Dengan dibuangnya pemimpin-pemimpin buruh seperti diterangkan di atas dan dengan adanya larangan bersidang, berarti pukulan yang keras bagi vaksentral PVH. Apalagi sesudah pemberontakan tahun 1926, yang mengakibatkan kaum Komunis dibunuh, dipenjarakan dan dibuang, pada waktu itu boleh dikata PVH tidak berdaya lagi, sekalipun sebagian serikat buruh-serikat buruh anggota PVH masih terus berdiri.

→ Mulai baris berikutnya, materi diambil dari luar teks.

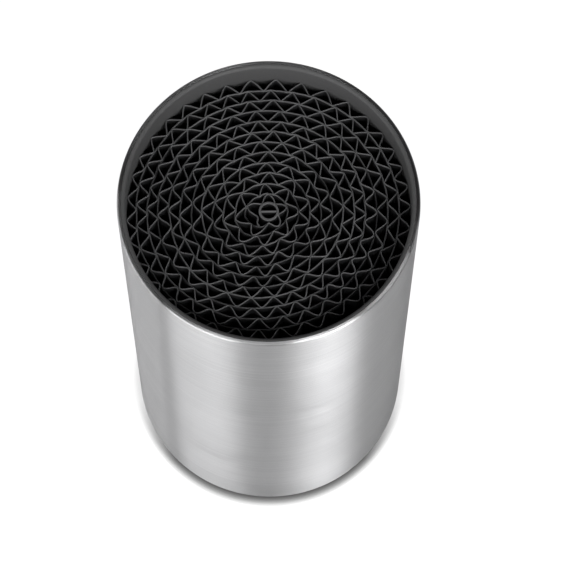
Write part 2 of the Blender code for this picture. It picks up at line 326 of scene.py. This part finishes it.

SI yang selama ada pemogokan-pemogokan berdiri di luar pemogokan, berusaha untuk mengambil pimpinan serikat buruh yang terpaksa ditinggalkan oleh kaum Komunis karena dimasukkan penjara atau dibuang. Walaupun tidak ada saingan dari kaum Komunis, keadaan sudah tidak mungkin bagi SI untuk mengambil pimpinan serikat buruh-serikat buruh. Tentang ini diterangkan oleh A.K. Pringgodigdo dalam bukunya Sejarah Pergerakan Rakyat Indonesia di halaman 99 sebagai berikut:
“Akan tetapi SI tidak berdaya lagi untuk memperbaiki kembali hubungan di antara macam-macam serikat sekerja yang telah putus itu; pengaruh SI sudah terlampau turun. SI hanya dapat berpengaruh di dalam perkumpulan pegawai pegadaian yang diketuai oleh Surjopranoto; perkumpulan ini sesudah pemogokan pegadaian sangat jinak, ia kehilangan anggota-anggota yang bersikap berani”.